現在、日本に約4,000万人の患者がいると推定されている「高血圧」。“サイレントキラー”と呼ばれ、高血圧になると、脳卒中や心臓病など、生命に関わる重い病気のリスクが高まります。

収縮期血圧=いわゆる上の血圧が140以上160未満、または、拡張期血圧=いわゆる下の血圧が90以上100未満の「Ⅰ度高血圧」と言われる段階で、望ましいレベルの血圧の人に比べ、脳卒中や心臓病に、およそ3倍かかりやすいと言われています(※血圧の単位はすべて㎜Hg。以下、左の数字が上の血圧/右の数字が下の血圧)

健康を維持するための指標として、大事な血圧。日本内科学会総合内科専門医で、岩渕内科医院(静岡県沼津市)院長の岩渕直人医師は「血圧は変動が大きいものだから、家庭で血圧を測って、その値を記録しておくことがとても参考になる」と言います。

診察室での血圧が140/90以上であっても…

「家庭で血圧を測ることが、とても参考になる」と語る岩渕院長

というのも、「白衣高血圧」といって、医師や看護師に血圧を測られたり、白衣を見たりしただけで、緊張して血圧が上がってしまうタイプの人がいるのです。
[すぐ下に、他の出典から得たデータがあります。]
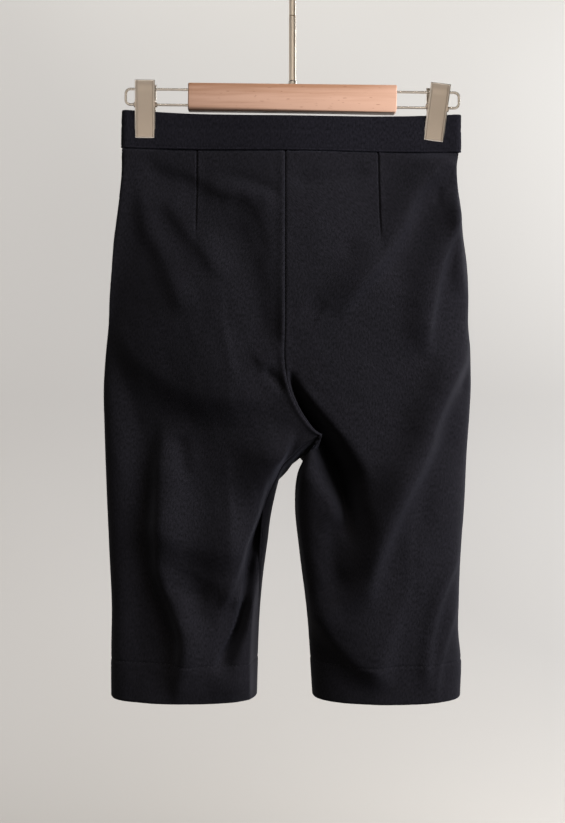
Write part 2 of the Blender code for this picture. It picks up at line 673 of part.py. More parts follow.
def make_clip(side, centre_x, swing, parts, cutters, nickel):
    pivot_below = WIRE_UPPER_BELOW_BAR_TOP + WIRE_SPACING
    x, drop = on_bar(centre_x, pivot_below)
    half = CLIP_WIDTH / 2 - EAR_SHEET / 2
    for face, sign, ear in (("front", -1, half), ("back", 1, half - EAR_SHEET - EAR_CLEARANCE)):
        angle = swing if face == "front" else 0.0
        jaw, tools = make_jaw(f"clip_{side}_{face}_jaw", sign, ear, parts, cutters, nickel)
        place(jaw, x, 0, drop, TILT + angle)
        for tool, offset, operation in tools:
            is_hole = operation == "DIFFERENCE"
            turned = Matrix.Rotation(TILT + angle, 3, "Y") @ offset
            place(tool, x + turned.x, turned.y, drop - turned.z, TILT if is_hole else TILT + angle)
            boolean(jaw, tool, operation)
    spring = make_spring(f"clip_{side}_spring", parts, nickel)
    place(spring, x, 0, drop, TILT)


def hook_points():
    """Centre line of the hook: a round bend over the rail and a return bend to the stem."""
    big = HOOK_INSIDE_RADIUS + HOOK_ROD / 2
    small = HOOK_RETURN_RADIUS
    centre_drop = HOOK_INSIDE_RADIUS
    fall = math.sqrt((big + small) ** 2 - small ** 2)
    stem_top = BAR_TOP - STEM_LENGTH
    bend_drop = centre_drop + fall
    points = [(0, 0, -(stem_top - WIRE_FIT)), (0, 0, -(bend_drop + (stem_top - bend_drop) / 2))]
    meet = math.acos(small / (big + small))
    for step in range(HOOK_RETURN_STEPS + 1):
        angle = math.pi - meet * step / HOOK_RETURN_STEPS
        points.append((small + small * math.cos(angle), 0, -bend_drop + small * math.sin(angle)))
    for step in range(1, HOOK_STEPS + 1):
        angle = -meet + (HOOK_TIP_ANGLE + meet) * step / HOOK_STEPS
        points.append((big * math.cos(angle), 0, -centre_drop + big * math.sin(angle)))
    return points


def make_stem(parts, cutters, nickel):
    foot = BAR_TOP - WIRE_FIT
    stem = cylinder("stem", STEM_RADIUS, STEM_LENGTH - WIRE_FIT, "Z", parts, nickel, STEM_SIDES)
    place(stem, 0, 0, foot - (STEM_LENGTH - WIRE_FIT) / 2)
    collar = cylinder("stem_collar", STEM_COLLAR_RADIUS, STEM_COLLAR_HEIGHT, "Z", cutters, nickel,
                      STEM_SIDES)
    place(collar, 0, 0, foot - STEM_COLLAR_HEIGHT / 2)
    pin = cylinder("stem_pin", STEM_PIN_RADIUS, STEM_PIN_DEPTH + 2 * PIN_ROOT, "Z", cutters, nickel)
    place(pin, 0, 0, foot + STEM_PIN_DEPTH / 2 - PIN_ROOT)
    bore = cylinder("hook_bore", PIN_RADIUS + WIRE_FIT, 2 * (PIN_DEPTH + WIRE_FIT), "Z", cutters, nickel)
    place(bore, 0, 0, BAR_TOP - STEM_LENGTH)
    boolean(stem, collar, "UNION")
    boolean(stem, pin, "UNION")
    boolean(stem, bore, "DIFFERENCE")


def make_hook(parts, cutters, nickel):
    rod = wire("hook_rod", hook_points(), HOOK_ROD / 2, cutters, nickel, resolution=3)
    bpy.context.view_layer.update()
    mesh = bpy.data.meshes.new_from_object(rod.evaluated_get(bpy.context.evaluated_depsgraph_get()))
    bm = bmesh.new()
    bm.from_mesh(mesh)
    bmesh.ops.remove_doubles(bm, verts=bm.verts[:], dist=0.00001)
    hook = add_object("hook", bm, parts, nickel)
    bpy.data.objects.remove(rod)
    pin = cylinder("hook_pin", PIN_RADIUS, PIN_DEPTH + 2 * PIN_ROOT, "Z", cutters, nickel)
    place(pin, 0, 0, BAR_TOP - STEM_LENGTH + PIN_DEPTH / 2 - PIN_ROOT)
    boolean(hook, pin, "UNION")


def main():
    for obj in list(bpy.data.objects):
        bpy.data.objects.remove(obj)
    parts = bpy.data.collections.new("capri_pants_on_hanger")
    cutters = bpy.data.collections.new("cutters")
    for collection in (parts, cutters):
        bpy.context.scene.collection.children.link(collection)
    cloth, beech, nickel = (principled(name) for name in ("cloth", "beech", "nickel"))
    make_panels(parts, cloth)
    make_waistband(parts, cloth)
    make_bar(parts, cutters, beech)
    for side, sign in (("left", -1), ("right", 1)):
        wire(f"wire_loop_{side}", loop_points(sign), WIRE / 2, parts, nickel)
    make_clip("left", CLIP_LEFT_X, 0.0, parts, cutters, nickel)
    make_clip("right", CLIP_RIGHT_X, CLIP_RIGHT_SWING, parts, cutters, nickel)
    make_stem(parts, cutters, nickel)
    make_hook(parts, cutters, nickel)
    hide_cutters(cutters)


main()
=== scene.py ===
import math

import bmesh
import bpy
import numpy as np
from mathutils import Matrix, Vector


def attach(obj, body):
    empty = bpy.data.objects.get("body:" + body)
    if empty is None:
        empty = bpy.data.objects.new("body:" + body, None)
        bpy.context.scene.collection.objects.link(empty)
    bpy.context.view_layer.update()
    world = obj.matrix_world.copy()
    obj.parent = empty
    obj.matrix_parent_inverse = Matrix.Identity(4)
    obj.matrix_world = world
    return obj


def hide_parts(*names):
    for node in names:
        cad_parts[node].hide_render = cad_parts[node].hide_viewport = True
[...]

日本高血圧学会が勧める方法に従って測定された家庭での血圧が、135/85未満の場合、診察室での血圧が、140/90以上であっても白衣による効果とみなし、血圧が高いとは判定しないという基準があります。

医師の前で血圧が上がる「白衣高血圧」

家で血圧を測らない方がいい人も

「逆に、病院に来ると本来の高血圧を見せずに、正常を装うことができる『仮面高血圧』というタイプの人もいるんです」と岩渕院長。診察室での血圧が140/90未満であっても、家庭で測った血圧が、135/85以上の場合は、高血圧対策を始めるべきだとされています。

医師の前で正常血圧を装える「仮面高血圧」

このように、家庭での測定は、本来の血圧を知るために有効なのですが、中には、神経質に、家で1日に何十回も測ってしまう、あるいは、1度に3回以上測定してしまうというような人がいるそうです。岩渕院長は「そういう方は、家で血圧を測らない方がいいですね。自分の血圧が気になってしかたなくなり、かえって血圧が上昇してしまう」と言います。心配な感じが残って、精神的に不安定になるケースもあるそうです。

「家で血圧を測らない方がいいタイプの人もいる」と岩渕院長

血圧は、家庭でも測れて、手軽に健康チェックできるものですが、なかなかデリケートに値は上下します。かかりつけ医と二人三脚で、数字を正しく評価できるといいですね。